#### [Exercise details]
Repeat the material exactly, every line of it.

3D code data:

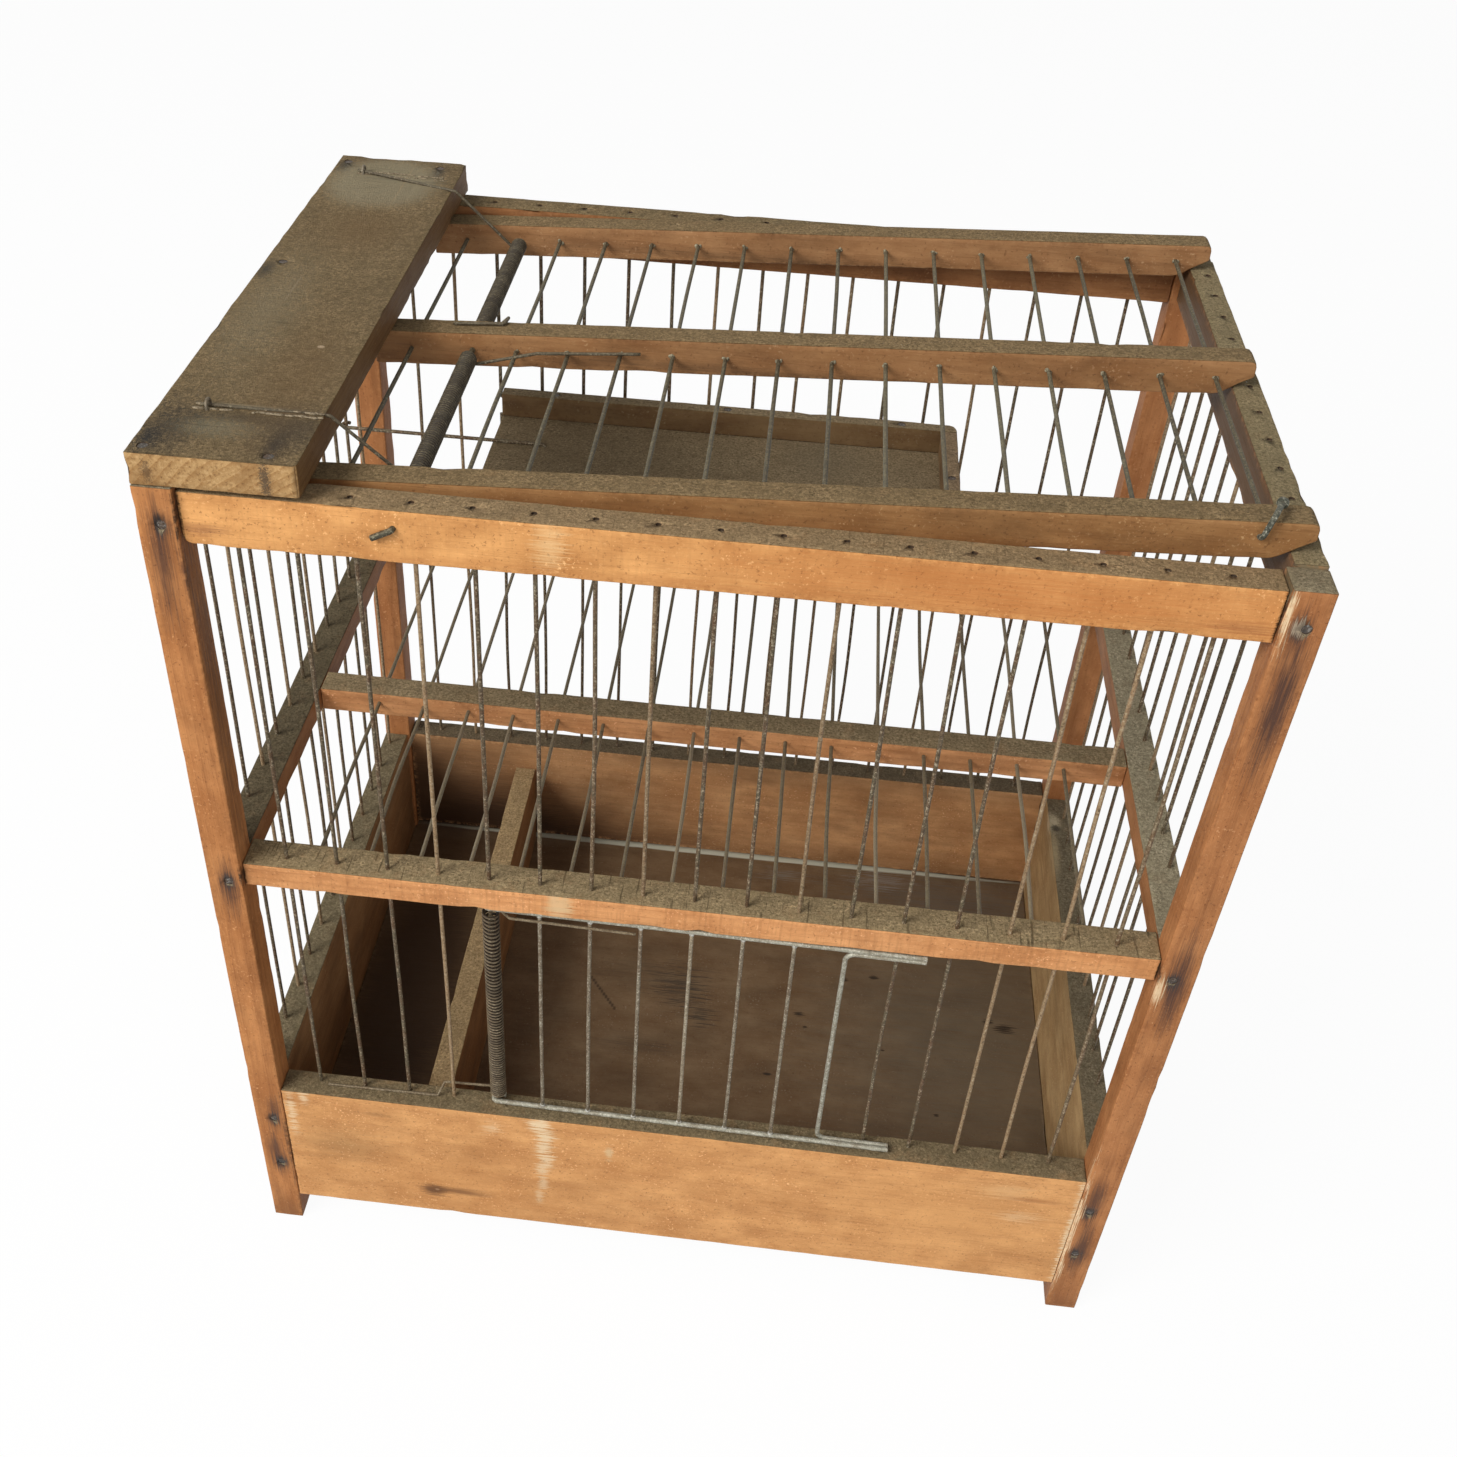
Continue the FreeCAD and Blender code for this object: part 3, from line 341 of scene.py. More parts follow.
def tube(path, radii, sides=10):
    """Vertices and faces of a round tube along a path, with closed ends."""
    vertices = []
    faces = []
    count = len(path)
    tangents = []
    for index in range(count):
        before = path[max(0, index - 1)]
        after = path[min(count - 1, index + 1)]
        tangents.append((after - before).normalized())
    across = tangents[0].orthogonal().normalized()
    for index in range(count):
        if index:
            turn = tangents[index - 1].rotation_difference(tangents[index])
            across = turn @ across
        across = (across - tangents[index] * across.dot(tangents[index])).normalized()
        upward = tangents[index].cross(across)
        for side in range(sides):
            angle = 2 * math.pi * side / sides
            arm = across * math.cos(angle) + upward * math.sin(angle)
            vertices.append(path[index] + arm * radii[index])
    for index in range(count - 1):
        for side in range(sides):
            a = index * sides + side
            b = index * sides + (side + 1) % sides
            faces.append((a, b, b + sides, a + sides))
    faces.append(tuple(reversed(range(sides))))
    faces.append(tuple(range((count - 1) * sides, count * sides)))
    return vertices, faces


def join_tubes(name, tubes, material, tones=None):
    """One piece from several closed meshes, each with its own tone of the material."""
    vertices = []
    faces = []
    wear_and_groove_shade = []
    for index, (more, loops) in enumerate(tubes):
        start = len(vertices)
        vertices += more
        wear_and_groove_shade += [tones[index] if tones else 0.0] * len(more)
        faces += [tuple(corner + start for corner in loop) for loop in loops]
    return add_object(name, vertices, faces, material, wear_and_groove_shade)


# Shader nodes

class Shader:
    """Short names for the nodes of one material."""

    def __init__(self, name):
        self.material = bpy.data.materials.new(name)
        self.material.use_nodes = True
        self.tree = self.material.node_tree
        self.surface = self.tree.nodes["Principled BSDF"]
        coordinates = self.add("TexCoord", {})
        self.place = self.vector("MULTIPLY", coordinates["Object"], (1000, 1000, 1000))
        self.facing = coordinates["Normal"]

    def set(self, node, socket, value):
        target = node.inputs[socket]
        if isinstance(value, bpy.types.NodeSocket):
            self.tree.links.new(value, target)
        else:
            target.default_value = value

    def add(self, kind, values, **settings):
        """The outputs of a new node, with its settings made and its sockets set or linked."""
        node = self.tree.nodes.new("ShaderNode" + kind)
        for key, value in settings.items():
            setattr(node, key, value)
        for socket, value in values.items():
            self.set(node, socket, value)
        return node.outputs

    def vector(self, operation, first, second=(0, 0, 0)):
        made = self.add("VectorMath", {0: first, 1: second}, operation=operation)
        return made["Value" if operation == "LENGTH" else "Vector"]

    def math(self, operation, first, second=0.0, clamp=False):
        return self.add("Math", {0: first, 1: second, 2: 0.0}, operation=operation, use_clamp=clamp)[0]

    def times(self, first, second):
        return self.math("MULTIPLY", first, second)

    def plus(self, first, second):
        return self.math("ADD", first, second)

    def noise(self, place, scale, detail=3.0, roughness=0.5, distortion=0.0):
        """Noise whose scale is three numbers, per millimetre along each axis."""
        return self.add("TexNoise", {"Vector": self.vector("MULTIPLY", place, scale), "Scale": 1.0, "Detail": detail,
                                     "Roughness": roughness, "Distortion": distortion})["Fac"]

    def span(self, value, low, high, to_low=0.0, to_high=1.0):
        return self.add("MapRange", {"Value": value, "From Min": low, "From Max": high, "To Min": to_low,
                                     "To Max": to_high})["Result"]

    def mix(self, share, first, second):
        return self.add("Mix", {"Factor": share, "A": first, "B": second}, data_type="RGBA")["Result"]

    def lay(self, colour, value, low, high, tone, most=1.0, strength=None):
        """A tone laid over a colour, more so as a value goes from low to high."""
        share = self.span(value, low, high, 0.0, most)
        if strength is not None:
            share = self.times(share, strength)
        return self.mix(share, colour, tone)

    def parts(self, vector):
        return self.add("SeparateXYZ", {0: vector})

    def wear_and_groove_shade(self):
        return self.add("Attribute", {}, attribute_name="wear_and_groove_shade")["Fac"]

    def finish(self, colour, roughness, height, distance):
        bump = self.add("Bump", {"Height": height, "Distance": distance, "Strength": 1.0})["Normal"]
        for socket, value in (("Base Color", colour), ("Roughness", roughness), ("Normal", bump)):
            self.set(self.surface, socket, value)
        return self.material


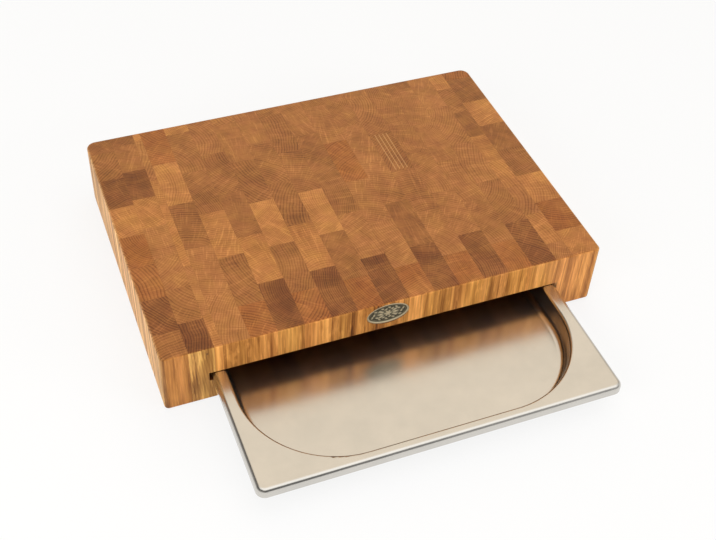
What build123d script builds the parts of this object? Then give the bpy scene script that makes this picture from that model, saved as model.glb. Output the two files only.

#### [Completed exercise]
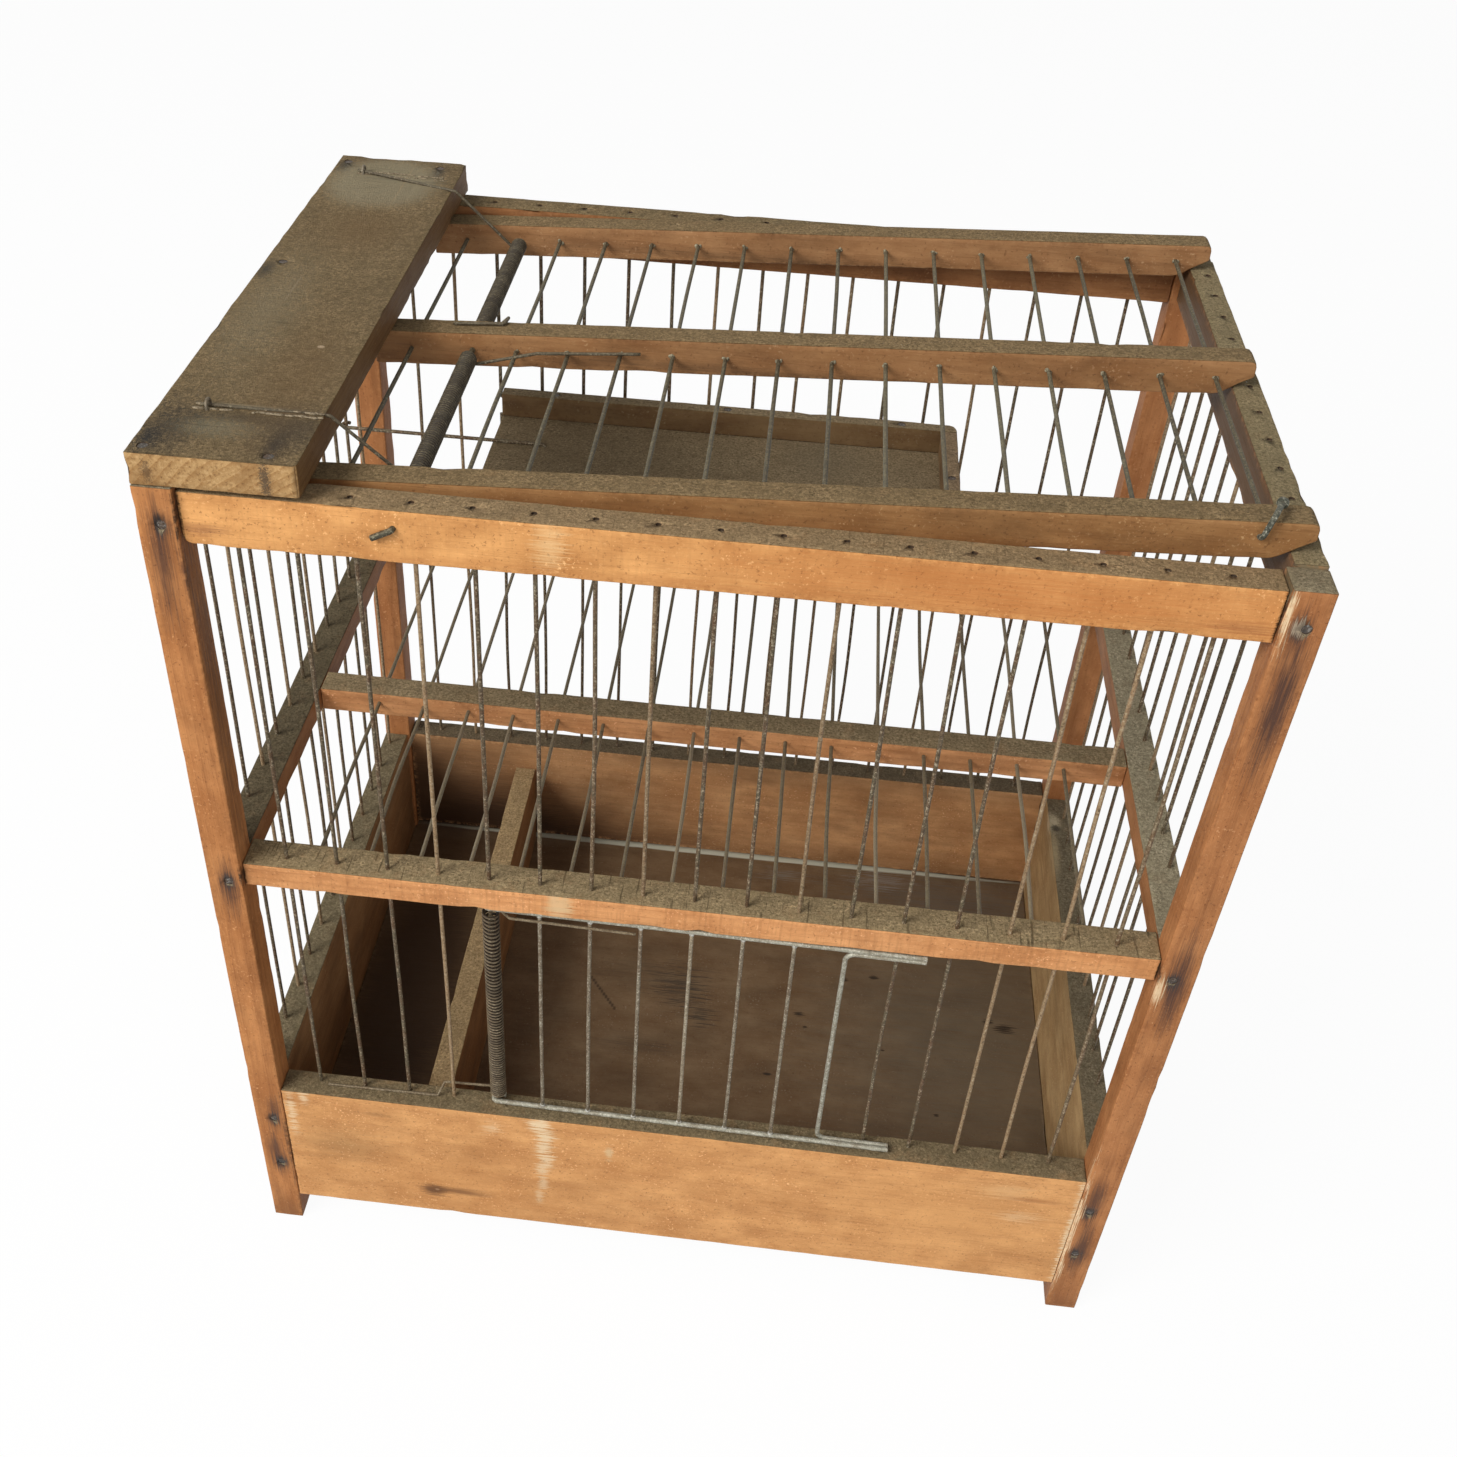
Continue the FreeCAD and Blender code for this object: part 3, from line 341 of scene.py. More parts follow.
def tube(path, radii, sides=10):
    """Vertices and faces of a round tube along a path, with closed ends."""
    vertices = []
    faces = []
    count = len(path)
    tangents = []
    for index in range(count):
        before = path[max(0, index - 1)]
        after = path[min(count - 1, index + 1)]
        tangents.append((after - before).normalized())
    across = tangents[0].orthogonal().normalized()
    for index in range(count):
        if index:
            turn = tangents[index - 1].rotation_difference(tangents[index])
            across = turn @ across
        across = (across - tangents[index] * across.dot(tangents[index])).normalized()
        upward = tangents[index].cross(across)
        for side in range(sides):
            angle = 2 * math.pi * side / sides
            arm = across * math.cos(angle) + upward * math.sin(angle)
            vertices.append(path[index] + arm * radii[index])
    for index in range(count - 1):
        for side in range(sides):
            a = index * sides + side
            b = index * sides + (side + 1) % sides
            faces.append((a, b, b + sides, a + sides))
    faces.append(tuple(reversed(range(sides))))
    faces.append(tuple(range((count - 1) * sides, count * sides)))
    return vertices, faces


def join_tubes(name, tubes, material, tones=None):
    """One piece from several closed meshes, each with its own tone of the material."""
    vertices = []
    faces = []
    wear_and_groove_shade = []
    for index, (more, loops) in enumerate(tubes):
        start = len(vertices)
        vertices += more
        wear_and_groove_shade += [tones[index] if tones else 0.0] * len(more)
        faces += [tuple(corner + start for corner in loop) for loop in loops]
    return add_object(name, vertices, faces, material, wear_and_groove_shade)


# Shader nodes

class Shader:
    """Short names for the nodes of one material."""

    def __init__(self, name):
        self.material = bpy.data.materials.new(name)
        self.material.use_nodes = True
        self.tree = self.material.node_tree
        self.surface = self.tree.nodes["Principled BSDF"]
        coordinates = self.add("TexCoord", {})
        self.place = self.vector("MULTIPLY", coordinates["Object"], (1000, 1000, 1000))
        self.facing = coordinates["Normal"]

    def set(self, node, socket, value):
        target = node.inputs[socket]
        if isinstance(value, bpy.types.NodeSocket):
            self.tree.links.new(value, target)
        else:
            target.default_value = value

    def add(self, kind, values, **settings):
        """The outputs of a new node, with its settings made and its sockets set or linked."""
        node = self.tree.nodes.new("ShaderNode" + kind)
        for key, value in settings.items():
            setattr(node, key, value)
        for socket, value in values.items():
            self.set(node, socket, value)
        return node.outputs

    def vector(self, operation, first, second=(0, 0, 0)):
        made = self.add("VectorMath", {0: first, 1: second}, operation=operation)
        return made["Value" if operation == "LENGTH" else "Vector"]

    def math(self, operation, first, second=0.0, clamp=False):
        return self.add("Math", {0: first, 1: second, 2: 0.0}, operation=operation, use_clamp=clamp)[0]

    def times(self, first, second):
        return self.math("MULTIPLY", first, second)

    def plus(self, first, second):
        return self.math("ADD", first, second)

    def noise(self, place, scale, detail=3.0, roughness=0.5, distortion=0.0):
        """Noise whose scale is three numbers, per millimetre along each axis."""
        return self.add("TexNoise", {"Vector": self.vector("MULTIPLY", place, scale), "Scale": 1.0, "Detail": detail,
                                     "Roughness": roughness, "Distortion": distortion})["Fac"]

    def span(self, value, low, high, to_low=0.0, to_high=1.0):
        return self.add("MapRange", {"Value": value, "From Min": low, "From Max": high, "To Min": to_low,
                                     "To Max": to_high})["Result"]

    def mix(self, share, first, second):
        return self.add("Mix", {"Factor": share, "A": first, "B": second}, data_type="RGBA")["Result"]

    def lay(self, colour, value, low, high, tone, most=1.0, strength=None):
        """A tone laid over a colour, more so as a value goes from low to high."""
        share = self.span(value, low, high, 0.0, most)
        if strength is not None:
            share = self.times(share, strength)
        return self.mix(share, colour, tone)

    def parts(self, vector):
        return self.add("SeparateXYZ", {0: vector})

    def wear_and_groove_shade(self):
        return self.add("Attribute", {}, attribute_name="wear_and_groove_shade")["Fac"]

    def finish(self, colour, roughness, height, distance):
        bump = self.add("Bump", {"Height": height, "Distance": distance, "Strength": 1.0})["Normal"]
        for socket, value in (("Base Color", colour), ("Roughness", roughness), ("Normal", bump)):
            self.set(self.surface, socket, value)
        return self.material


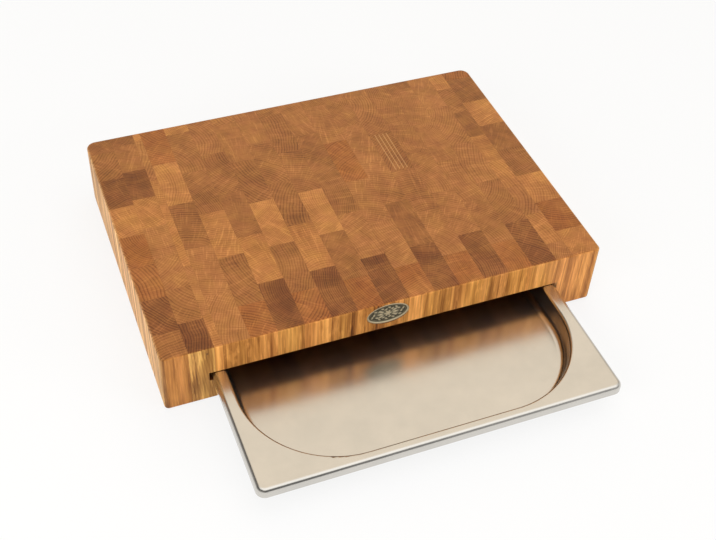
What build123d script builds the parts of this object? Then give the bpy scene script that makes this picture from that model, saved as model.glb. Output the two files only.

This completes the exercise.